Task: Repeat everything from the line holding "reach = WHEEL_Y" to the line holding "obj.matrix_parent_inverse = Matrix.Identity(4)", inclusive, exactly. Leave out the rest.
--- START OF Data block ---
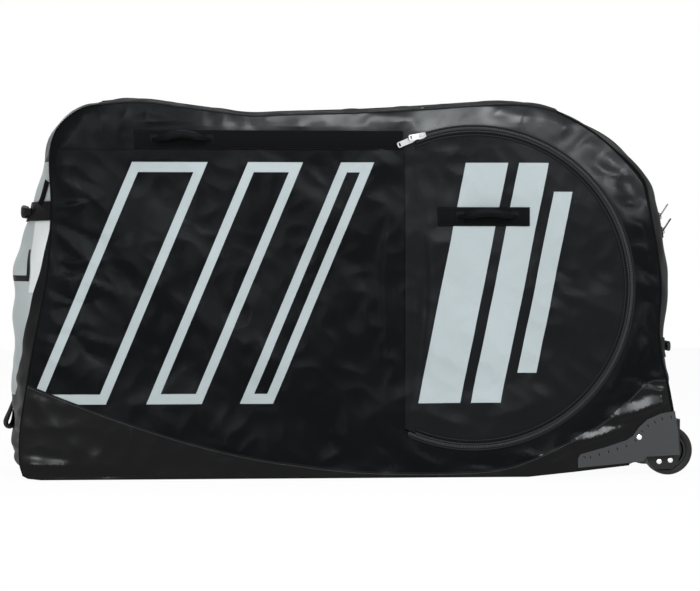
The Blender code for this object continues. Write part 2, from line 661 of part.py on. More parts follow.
def make_rear_zip(rear):
    """The main zip's tape down the rear end panel."""
    stations = [station for station in rear if station.z > REAR_ZIP_FOOT_Z and station.z < rear[-1].z]
    stations = [station_at(rear, REAR_ZIP_FOOT_Z), *stations, rear[-1]]
    half = WEBBING_WIDTH / 2
    mesh = gusset_skin(stations, (-half, 0.0, half), SEAM_GAP, TAPE_WALL)
    add_object("main_zip_tape_rear", mesh, "zip_tape")


def handle_mesh(centre, along, outward, span, bow, grip_half):
    """A handle between two round ends, bowed outward, with a thicker grip in the middle."""
    along = Vector(along)
    outward = Vector(outward)
    across = along.cross(outward)
    rings = []
    for share, rise, fullness in HANDLE_RISE_SHARES:
        half = HANDLE_END_HALF.lerp(grip_half, fullness)
        middle = Vector(centre) + along * (share - 0.5) * span + outward * bow * rise
        ring = []
        for k in range(HANDLE_SIDES):
            angle = 2 * math.pi * (k + 0.5) / HANDLE_SIDES
            ring.append(middle + outward * half.x * math.cos(angle) + across * half.y * math.sin(angle))
        rings.append(ring)
    return skin_rings(rings)


def make_side_carriers(label, side):
    """The webbing strip on the side panel and the patch on the door, each with its grab handle."""
    half = WEBBING_WIDTH / 2
    y0, y1 = layer(side, SEAM_GAP, SEAM_GAP + WEBBING_WALL)
    strip = block(STRIP_X0, STRIP_X1, y0, y1, STRIP_Z - half, STRIP_Z + half)
    add_object("side_webbing_" + label, strip, "webbing")
    door_pivot = (POCKET_SEAM_X, side * SIDE_FACE, POCKET_Z)
    patch = block(DOOR_PATCH_X - DOOR_PATCH_LENGTH / 2, DOOR_PATCH_X + DOOR_PATCH_LENGTH / 2, y0, y1,
                  DOOR_HANDLE_Z - half, DOOR_HANDLE_Z + half)
    add_object("door_webbing_" + label, patch, "webbing", door_pivot)
    axis_y = y1 + side * HANDLE_STANDOFF
    for name, x, z in (("side_handle_", SIDE_HANDLE_X, STRIP_Z),
                       ("door_handle_", DOOR_HANDLE_X, DOOR_HANDLE_Z)):
        centre = (x, axis_y, z)
        mesh = handle_mesh(centre, (1, 0, 0), (0, side, 0), HANDLE_SPAN, HANDLE_BOW, HANDLE_GRIP_HALF)
        add_object(name + label, mesh, "webbing", centre, smooth=True)


def make_end_carriers(front, rear):
    """A webbing band across each end with its handle, and the tow loop at the foot of the front."""
    half = WEBBING_WIDTH / 2
    across = across_values(GUSSET_HALF)
    ends = (
        ("front", front, -1, FRONT_HANDLE_Z, FRONT_HANDLE_SPAN, FRONT_HANDLE_BOW, FRONT_GRIP_HALF),
        ("rear", rear, 1, REAR_HANDLE_Z, REAR_HANDLE_SPAN, REAR_HANDLE_BOW, REAR_GRIP_HALF),
    )
    for label, stations, facing, z, span, bow, grip_half in ends:
        band = gusset_skin(stations_from(stations, z - half, z + half), across, BAND_GAP, WEBBING_WALL)
        add_object(label + "_webbing", band, "webbing")
        lift = BAND_GAP + WEBBING_WALL + HANDLE_STANDOFF
        centre = gusset_point(station_at(stations, z), span / 2, lift)
        centre.y = 0
        mesh = handle_mesh(centre, (0, 1, 0), (facing, 0, 0), span, bow, grip_half)
        add_object(label + "_handle", mesh, "webbing", centre, smooth=True)
    seat = gusset_point(station_at(front, TOW_LOOP_Z - TOW_LOOP_DROP), 0, TOW_LOOP_GAP + TOW_LOOP_WALL / 2)
    path = [Vector((seat.x - x * TOW_LOOP_REACH, 0, TOW_LOOP_Z - z * TOW_LOOP_DROP))
            for x, z in TOW_LOOP_SHARES]
    rings = []
    for index, point in enumerate(path):
        way = path[min(index + 1, len(path) - 1)] - path[max(index - 1, 0)]
        normal = Vector((-way.z, 0, way.x)).normalized() * TOW_LOOP_WALL / 2
        width = Vector((0, half, 0))
        rings.append([point - normal - width, point + normal - width, point + normal + width,
                      point - normal + width])
    add_object("tow_loop", skin_rings(rings), "webbing")


def make_skirt(label, side):
    """The glossy tarpaulin round the foot of a side, high at both ends and low in the middle."""
    y0, y1 = layer(side, SEAM_GAP, SEAM_GAP + SKIRT_WALL)
    foot = raised(seam_line(UNDERSIDE_SHARES[1:]), COVER_WALL + SEAM_GAP)
    seam = seam_line(smooth_rows(SKIRT_SEAM_SHARES, EDGE_STEPS))
    wheel_end = seam_line(WHEEL_END_SHARES)
    outline = seam + wheel_end[::-1] + foot[::-1] + seam_line([row[:2] for row in FRONT_EDGE_SHARES[:3]])
    hole = circle(RIVET_PLACES[0], RIVET_RADIUS + RIVET_CLEARANCE, RIVET_STEPS)
    add_object("skirt_" + label, plate(outline, y0, y1, (hole,)), "tarpaulin")


def guard_points(shares):
    """Points of the guard's outline in x and z, from shares of its length and height."""
    front = BODY_LENGTH / 2 - GUARD_END_INSET - GUARD_LENGTH
    return [Vector((front + x * GUARD_LENGTH, z * GUARD_HEIGHT)) for x, z in shares]


def guard_slots():
    """Short stitch slots in a row under the guard's upper contour, square to it."""
    line = guard_points(GUARD_TOP_SHARES)
    lengths = [(b - a).length for a, b in zip(line, line[1:])]
    total = sum(lengths)
    slots = []
    for k in range(SLOT_COUNT):
        reach = total * (k + 0.5) / SLOT_COUNT
        index = 0
        while reach > lengths[index]:
            reach -= lengths[index]
            index += 1
        way = (line[index + 1] - line[index]).normalized()
        inward = Vector((-way.y, way.x))
        middle = line[index] + way * reach + inward * SLOT_INSET
        wide = way * SLOT_WIDTH / 2
        tall = inward * SLOT_LENGTH / 2
        slots.append([middle - wide - tall, middle + wide - tall,
                      middle + wide + tall, middle - wide + tall])
    return slots


def make_guard(label, side):
    """The moulded corner guard, stitched through its slots and riveted to the housing."""
    low = 2 * SEAM_GAP + SKIRT_WALL
    y0, y1 = layer(side, low, low + GUARD_WALL)
    hole = circle(RIVET_PLACES[0], RIVET_RADIUS + RIVET_CLEARANCE, RIVET_STEPS)
    clear = [slot for slot in guard_slots() if (sum(slot, Vector((0, 0))) / 4 - RIVET_PLACES[0]).length
             > RIVET_HEAD_RADIUS + SLOT_LENGTH / 2]
    add_object("corner_guard_" + label, plate(guard_points(GUARD_SHARES), y0, y1, (hole, *clear)),
               "moulded_plastic")
    return side * (SIDE_FACE + low + GUARD_WALL)


def make_rivets(label, side, guard_face, cheek_out, cheek_in):
    """Three rivets on the backing plate that they share behind the cheek."""
    plate_y0 = cheek_in - side * SEAM_GAP
    plate_y1 = plate_y0 - side * RIVET_PLATE_WALL
    thing = None
    for start, end in zip(RIVET_PLACES, RIVET_PLACES[1:]):
        way = (end - start).normalized() * RIVET_PLATE_HALF
        out = Vector((-way.y, way.x))
        link = plate([start - way + out, start - way - out, end + way - out, end + way + out],
                     plate_y0, plate_y1)
        if thing is None:
            thing = add_object("guard_rivets_" + label, link, "steel", smooth=True)
        else:
            cut(thing, link, "UNION")
    for place, face in zip(RIVET_PLACES, (guard_face, cheek_out, cheek_out)):
        seat = face + side * SEAM_GAP
        crown = seat + side * RIVET_HEAD_HEIGHT
        rows = ((plate_y1 + side * RIVET_PLATE_WALL / 2, RIVET_RADIUS), (seat, RIVET_RADIUS),
                (seat, RIVET_HEAD_RADIUS), (seat + (crown - seat) / 2, RIVET_HEAD_RADIUS),
                (crown, RIVET_HEAD_RADIUS / 2))
        cut(thing, turned(place.x, place.y, rows, RIVET_STEPS), "UNION")


def make_wheel(label, side):
    """One wheel: the housing that carries it, its axle, hub and tyre, and the rivets."""
    y = side * WHEEL_Y
    inner_gap = WHEEL_WIDTH / 2 + CHEEK_GAP
    cheek_in = y + side * inner_gap
    cheek_out = cheek_in + side * CHEEK_WALL
    back_in = y - side * inner_gap
    back_out = back_in - side * CHEEK_WALL
    under = HOUSING_TOP_Z - HOUSING_TOP_WALL
    rings = []
    for share, height_share in CHEEK_FOOT_SHARES:
        x = CHEEK_X + share * CHEEK_LENGTH
        foot = CHEEK_FOOT_Z + height_share * (HOUSING_TOP_Z - CHEEK_FOOT_Z)
        rings.append([(x, cheek_out, foot), (x, cheek_out, HOUSING_TOP_Z), (x, back_out, HOUSING_TOP_Z),
                      (x, back_out, foot), (x, back_in, foot), (x, back_in, under), (x, cheek_in, under),
                      (x, cheek_in, foot)])
    housing = add_object("wheel_housing_" + label, skin_rings(rings), "moulded_plastic")
    bore = AXLE_RADIUS + RUNNING_GAP
    reach = ((cheek_out + side * OVERRUN, bore), (back_out - side * OVERRUN, bore))
    cut(housing, turned(WHEEL_X, WHEEL_RADIUS, reach, 2 * RIVET_STEPS))
    pivot = (WHEEL_X, y, WHEEL_RADIUS)
    tyre = turned_ring(*pivot[::2], y, TYRE_PROFILE_SHARES, WHEEL_RADIUS, WHEEL_WIDTH, WHEEL_STEPS)
    add_object("tyre_" + label, tyre, "tyre", pivot, smooth=True)
    hub = turned_ring(*pivot[::2], y, HUB_PROFILE_SHARES, HUB_RADIUS, WHEEL_WIDTH, WHEEL_STEPS)
    add_object("hub_" + label, hub, "hub", pivot, smooth=True)
    head = cheek_out + side * SEAM_GAP
    tail = back_out - side * SEAM_GAP
    rows = ((head + side * AXLE_HEAD_WALL, AXLE_HEAD_RADIUS), (head, AXLE_HEAD_RADIUS), (head, AXLE_RADIUS),
            (tail, AXLE_RADIUS), (tail, AXLE_HEAD_RADIUS), (tail - side * AXLE_HEAD_WALL, AXLE_HEAD_RADIUS))
    add_object("axle_" + label, turned(WHEEL_X, WHEEL_RADIUS, rows, 2 * RIVET_STEPS), "steel", smooth=True)
    for place in RIVET_PLACES[1:]:
        through = ((cheek_out + side * OVERRUN, RIVET_RADIUS + RIVET_CLEARANCE),
                   (cheek_in - side * OVERRUN, RIVET_RADIUS + RIVET_CLEARANCE))
        cut(housing, turned(place.x, place.y, through, RIVET_STEPS))
    return cheek_out, cheek_in


def make_beam():
    """The channel that ties the two wheel housings together under the step of the base board."""
    reach = WHEEL_Y - WHEEL_WIDTH / 2 - CHEEK_GAP - CHEEK_WALL - SEAM_GAP
    x0 = CHEEK_X
    x1 = x0 + BEAM_LENGTH
    top = HOUSING_TOP_Z
    foot = top - BEAM_HEIGHT
    outline = ((x0, foot), (x0 + BEAM_WALL, foot), (x0 + BEAM_WALL, top - BEAM_WALL),
               (x1 - BEAM_WALL, top - BEAM_WALL), (x1 - BEAM_WALL, foot), (x1, foot), (x1, top), (x0, top))
    add_object("rear_beam", plate(outline, -reach, reach), "moulded_plastic")


def main():
    clear_scene()
    front = edge_stations(FRONT_EDGE_SHARES, -1)
    rear = edge_stations(REAR_EDGE_SHARES, 1)
    make_base(front, rear)
    make_ends(front, rear)
    make_rear_zip(rear)
    make_main_sliders(rear)
    make_end_carriers(front, rear)
    make_beam()
    for label, side in SIDES:
        make_side_panel(label, side, front, rear)
        make_flap(label, side)
        make_pocket(label, side)
        make_pocket_sliders(label, side)
        make_side_carriers(label, side)
        make_skirt(label, side)
        guard_face = make_guard(label, side)
        cheek_out, cheek_in = make_wheel(label, side)
        make_rivets(label, side, guard_face, cheek_out, cheek_in)


main()
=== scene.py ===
# %% [markdown]
# # A soft travel bag for one bicycle
#
# The rigid frame of the model is already made: plates, wheels, zip sliders and joints, in metres. This
# lesson dresses it in cloth. The bag lies along X, its photographed near side faces -Y and Z is up. Each
# cloth piece is a grid whose points a small formula lays over the frame, so a seam that two pieces share
# comes out of one set of numbers.

import copy
import math

import bmesh
import bpy
import numpy as np
from mathutils import Matrix, Vector


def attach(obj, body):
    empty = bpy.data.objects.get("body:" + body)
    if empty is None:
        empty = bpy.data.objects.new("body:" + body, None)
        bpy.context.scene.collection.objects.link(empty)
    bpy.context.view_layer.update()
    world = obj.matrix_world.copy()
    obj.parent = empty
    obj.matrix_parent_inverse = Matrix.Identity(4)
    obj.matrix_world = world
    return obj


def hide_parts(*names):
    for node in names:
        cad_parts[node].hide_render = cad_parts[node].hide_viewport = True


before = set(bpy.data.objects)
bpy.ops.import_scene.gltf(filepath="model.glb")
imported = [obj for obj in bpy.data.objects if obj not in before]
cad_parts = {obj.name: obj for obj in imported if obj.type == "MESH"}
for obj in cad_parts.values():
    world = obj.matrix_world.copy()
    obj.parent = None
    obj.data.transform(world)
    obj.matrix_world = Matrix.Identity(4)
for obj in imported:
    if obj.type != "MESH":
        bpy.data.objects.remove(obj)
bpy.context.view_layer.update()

# %% [markdown]
# ## The sizes that carry over from the frame
#
# The side seam is the line where a flat side meets a bulging end or the top. It is written as rows of x
# and z on the seam, how far the end panel bulges out of it in its middle, and how far that bulge leans
# from level to upright. A curve through the rows gives as many points as a piece needs.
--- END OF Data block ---
Reply:
    reach = WHEEL_Y - WHEEL_WIDTH / 2 - CHEEK_GAP - CHEEK_WALL - SEAM_GAP
    x0 = CHEEK_X
    x1 = x0 + BEAM_LENGTH
    top = HOUSING_TOP_Z
    foot = top - BEAM_HEIGHT
    outline = ((x0, foot), (x0 + BEAM_WALL, foot), (x0 + BEAM_WALL, top - BEAM_WALL),
               (x1 - BEAM_WALL, top - BEAM_WALL), (x1 - BEAM_WALL, foot), (x1, foot), (x1, top), (x0, top))
    add_object("rear_beam", plate(outline, -reach, reach), "moulded_plastic")


def main():
    clear_scene()
    front = edge_stations(FRONT_EDGE_SHARES, -1)
    rear = edge_stations(REAR_EDGE_SHARES, 1)
    make_base(front, rear)
    make_ends(front, rear)
    make_rear_zip(rear)
    make_main_sliders(rear)
    make_end_carriers(front, rear)
    make_beam()
    for label, side in SIDES:
        make_side_panel(label, side, front, rear)
        make_flap(label, side)
        make_pocket(label, side)
        make_pocket_sliders(label, side)
        make_side_carriers(label, side)
        make_skirt(label, side)
        guard_face = make_guard(label, side)
        cheek_out, cheek_in = make_wheel(label, side)
        make_rivets(label, side, guard_face, cheek_out, cheek_in)


main()
=== scene.py ===
# %% [markdown]
# # A soft travel bag for one bicycle
#
# The rigid frame of the model is already made: plates, wheels, zip sliders and joints, in metres. This
# lesson dresses it in cloth. The bag lies along X, its photographed near side faces -Y and Z is up. Each
# cloth piece is a grid whose points a small formula lays over the frame, so a seam that two pieces share
# comes out of one set of numbers.

import copy
import math

import bmesh
import bpy
import numpy as np
from mathutils import Matrix, Vector


def attach(obj, body):
    empty = bpy.data.objects.get("body:" + body)
    if empty is None:
        empty = bpy.data.objects.new("body:" + body, None)
        bpy.context.scene.collection.objects.link(empty)
    bpy.context.view_layer.update()
    world = obj.matrix_world.copy()
    obj.parent = empty
    obj.matrix_parent_inverse = Matrix.Identity(4)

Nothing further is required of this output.